WORK TO BE COMPLETED:
Pick out each line containing the string "record".

* * * * * * * * *

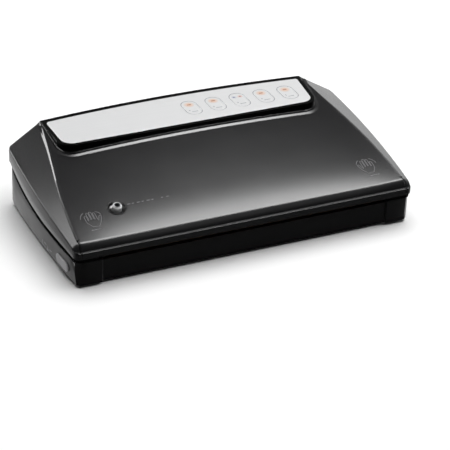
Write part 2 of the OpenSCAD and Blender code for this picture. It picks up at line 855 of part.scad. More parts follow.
module accessory_port() color("#d9dbdd") at_port() difference() {
    union() {
        translate([0, 0, -14]) cylinder(r = port_r, h = 16.7);
        translate([0, 0, -14]) cylinder(r = port_r - 0.8, h = 18);
        translate([0, 0, -5.6]) cylinder(r = 8.4, h = 1.5);
    }
    translate([0, 0, -15]) cylinder(r = port_bore_r, h = 30);
}

module port_collar() color("#111112") at_port() difference() {
    translate([0, 0, -4]) cylinder(r = port_ring_r, h = 4.4);
    translate([0, 0, -2.6]) cylinder(r = port_ring_r - 1.3, h = 10);
    translate([0, 0, -10]) cylinder(r = port_r + 0.1, h = 30);
}

module port_duct() color("#d9dde0") difference() {
    at_port() translate([0, 0, -24]) cylinder(r = port_r + 1.6, h = 17);
    at_port() translate([0, 0, -30]) cylinder(r = port_r + 0.05, h = 40);
    block(-far, 0, -far, 0, 0, liner_z() + liner_t);
}

// ---- Controls in the lid ----

module control_board() color("#1f6b3a")
    block(board_x[0], board_x[1], board_y[0], board_y[1], board_z, board_z + board_t);

module tact_switches() color("#2e2e30") for (i = [0:4]) translate([key_x(i), key_y(i), board_z + board_t]) {
    translate([-switch_w / 2, -switch_w / 2, 0]) cube([switch_w, switch_w, switch_h]);
    cylinder(r = 1.7, h = tact_h);
}

key_stem_z = board_z + board_t + tact_h + key_travel + 0.2;
key_flange_z = bezel_floor_z - 1.2;

module key_body(i) difference() {
    translate([key_x(i), key_y(i), 0]) {
        translate([0, 0, key_flange_z]) linear_extrude(body_h - key_flange_z) stadium(key_w, key_l);
        translate([0, 0, key_flange_z]) linear_extrude(1)
            stadium(key_w + 2 * key_flange, key_l + 2 * key_flange);
        translate([0, 0, key_stem_z]) cylinder(r = stem_r, h = key_flange_z - key_stem_z);
    }
    light_windows(i, 0.05);
}

module light_windows(i, grow) {
    size = i == 2 ? [1.6, 1.4] : [4.6, 1.2];
    for (dx = i == 2 ? [-light_dx, light_dx] : [0])
        translate([key_x(i) + dx, key_y(i) + light_dy, light_floor_z])
            linear_extrude(body_h - light_floor_z + (grow > 0 ? 1 : 0))
                square(size + 2 * [grow, grow], center = true);
}

module seal_key() color("#d4d5d6") key_body(0);
module vacuum_key() color("#d4d5d6") key_body(1);
module food_key() color("#d4d5d6") key_body(2);
module pulse_key() color("#d4d5d6") key_body(3);
module stop_key() color("#d4d5d6") key_body(4);
module seal_light() color("#e2662a") light_windows(0, 0);
module vacuum_light() color("#e2662a") light_windows(1, 0);
module food_lights() color("#3a4a7a") light_windows(2, 0);
module pulse_light() color("#e2662a") light_windows(3, 0);
module stop_light() color("#e2662a") light_windows(4, 0);

base_shell();
base_plate();
rubber_feet();
base_screws();
drip_tray();
lower_gasket();
seal_bar();
heating_strip();
ptfe_tape();
hinge_brackets();
hinge_pins();
pump_housing();
pump_diaphragm();
pump_head();
pump_motor();
pump_rotor();
vacuum_hose();
power_board();
board_parts();
transformer_core();
transformer_coil();
power_inlet();
inlet_pins();
reed_switch();
release_button_left();
latch_slide_left();
release_spring_left();
release_button_right();
latch_slide_right();
release_spring_right();
lid_cover();
side_cap_left();
side_cap_right();
console_bezel();
control_panel();
lid_liner();
upper_gasket();
pressure_strip();
latch_hooks();
hinge_leaves();
accessory_port();
port_collar();
port_duct();
control_board();
tact_switches();
lid_magnet();
lid_screws();
seal_key();
seal_light();
vacuum_key();
vacuum_light();
food_key();
food_lights();
pulse_key();
pulse_light();
stop_key();
stop_light();
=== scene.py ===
import json
import math

import bmesh
import bpy
from mathutils import Matrix, Vector


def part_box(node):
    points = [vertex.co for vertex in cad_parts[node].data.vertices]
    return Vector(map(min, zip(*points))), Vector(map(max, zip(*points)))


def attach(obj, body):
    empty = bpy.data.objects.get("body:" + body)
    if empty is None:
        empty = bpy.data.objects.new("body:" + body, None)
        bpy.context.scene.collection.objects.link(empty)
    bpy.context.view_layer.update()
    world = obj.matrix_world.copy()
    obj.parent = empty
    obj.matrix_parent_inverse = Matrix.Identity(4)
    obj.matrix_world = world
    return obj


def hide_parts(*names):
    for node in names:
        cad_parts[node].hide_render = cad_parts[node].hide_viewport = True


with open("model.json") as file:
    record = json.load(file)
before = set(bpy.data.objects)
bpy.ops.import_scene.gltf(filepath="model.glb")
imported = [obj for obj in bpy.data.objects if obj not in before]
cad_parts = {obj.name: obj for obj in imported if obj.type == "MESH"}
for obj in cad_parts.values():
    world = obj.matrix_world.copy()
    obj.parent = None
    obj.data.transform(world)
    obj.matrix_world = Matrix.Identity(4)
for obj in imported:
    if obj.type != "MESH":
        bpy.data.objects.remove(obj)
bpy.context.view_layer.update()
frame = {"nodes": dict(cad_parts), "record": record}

MM = 0.001
# A wave texture's scale at which one wave is one unit long
WAVE_SCALE = 0.314
NODES = frame["nodes"]
BODY_OF = {n: b for b, names in frame["record"]["behaviour"]["bodies"].items() for n in names}


# ---- materials

def set_range(node, *values):
    for label, value in zip(("From Min", "From Max", "To Min", "To Max"), values):
        node.inputs[label].default_value = value


class Look:
    """A material built of nodes on the object's own coordinates. Its sizes are in millimetres."""

    def __init__(self, name, color, roughness, metallic=0.0, specular=0.5):
        self.name = name
        self.material = bpy.data.materials.new(name)
        self.material.use_nodes = True
        self.tree = self.material.node_tree
        self.shader = self.tree.nodes["Principled BSDF"]
        self.shader.inputs["Base Color"].default_value = (*color, 1.0)
        self.shader.inputs["Roughness"].default_value = roughness
        self.shader.inputs["Metallic"].default_value = metallic
        self.shader.inputs["Specular IOR Level"].default_value = specular
        self.color = color
        self.roughness = roughness
        self.normal = None
        coordinates = self.tree.nodes.new("ShaderNodeTexCoord")
        self.where = coordinates.outputs["Object"]
        self.within = coordinates.outputs["Generated"]

    def node(self, kind, **values):
        made = self.tree.nodes.new(kind)
        for label, value in values.items():
            if hasattr(made, label):
                setattr(made, label, value)
            else:
                made.inputs[label].default_value = value
        return made

    def link(self, output, target):
        self.tree.links.new(output, target)

    def stretched(self, scale):
        mapping = self.node("ShaderNodeMapping")
        mapping.inputs["Scale"].default_value = scale
        self.link(self.where, mapping.inputs["Vector"])
        return mapping.outputs["Vector"]

    def noise(self, size_mm, detail=3.0, stretch=(1, 1, 1)):
        made = self.node("ShaderNodeTexNoise", Detail=detail, Scale=1.0)
        scale = [s / (size_mm * MM) for s in stretch]
        self.link(self.stretched(scale), made.inputs["Vector"])
        return made.outputs["Fac"]

    def waves(self, pitch_mm, axis):
        made = self.node("ShaderNodeTexWave", bands_direction=axis, Scale=1.0)
        self.link(self.stretched([WAVE_SCALE / (pitch_mm * MM)] * 3), made.inputs["Vector"])
        return made.outputs["Fac"]

    def cells(self, size_mm, feature="F1"):
        made = self.node("ShaderNodeTexVoronoi", feature=feature, Scale=1.0)
        self.link(self.stretched([1 / (size_mm * MM)] * 3), made.inputs["Vector"])
        return made.outputs["Distance"]

    def spread(self, value, low, high, dark=0.3, light=0.7):
        made = self.node("ShaderNodeMapRange")
        set_range(made, dark, light, low, high)
        self.link(value, made.inputs["Value"])
        return made.outputs["Result"]

    def mix(self, factor, first, second):
        made = self.node("ShaderNodeMix", data_type="RGBA")
        made.inputs["A"].default_value = (*first, 1.0)
        made.inputs["B"].default_value = (*second, 1.0)
        self.link(factor, made.inputs["Factor"])
        return made.outputs["Result"]

    def vary_color(self, value, amount):
        low = [c * (1 - amount) for c in self.color]
        high = [c * (1 + amount) for c in self.color]
        self.link(self.mix(value, low, high), self.shader.inputs["Base Color"])
        return self

    def vary_roughness(self, value, amount):
        low = max(0.03, self.roughness - amount)
        self.link(self.spread(value, low, self.roughness + amount), self.shader.inputs["Roughness"])
        return self

    def bump(self, value, height_mm):
        made = self.node("ShaderNodeBump", Strength=1.0, Distance=height_mm * MM)
        self.link(value, made.inputs["Height"])
        if self.normal is not None:
            self.link(self.normal, made.inputs["Normal"])
        self.normal = made.outputs["Normal"]
        self.link(self.normal, self.shader.inputs["Normal"])
        return self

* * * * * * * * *

CORRECT OUTPUT:
    record = json.load(file)
frame = {"nodes": dict(cad_parts), "record": record}
BODY_OF = {n: b for b, names in frame["record"]["behaviour"]["bodies"].items() for n in names}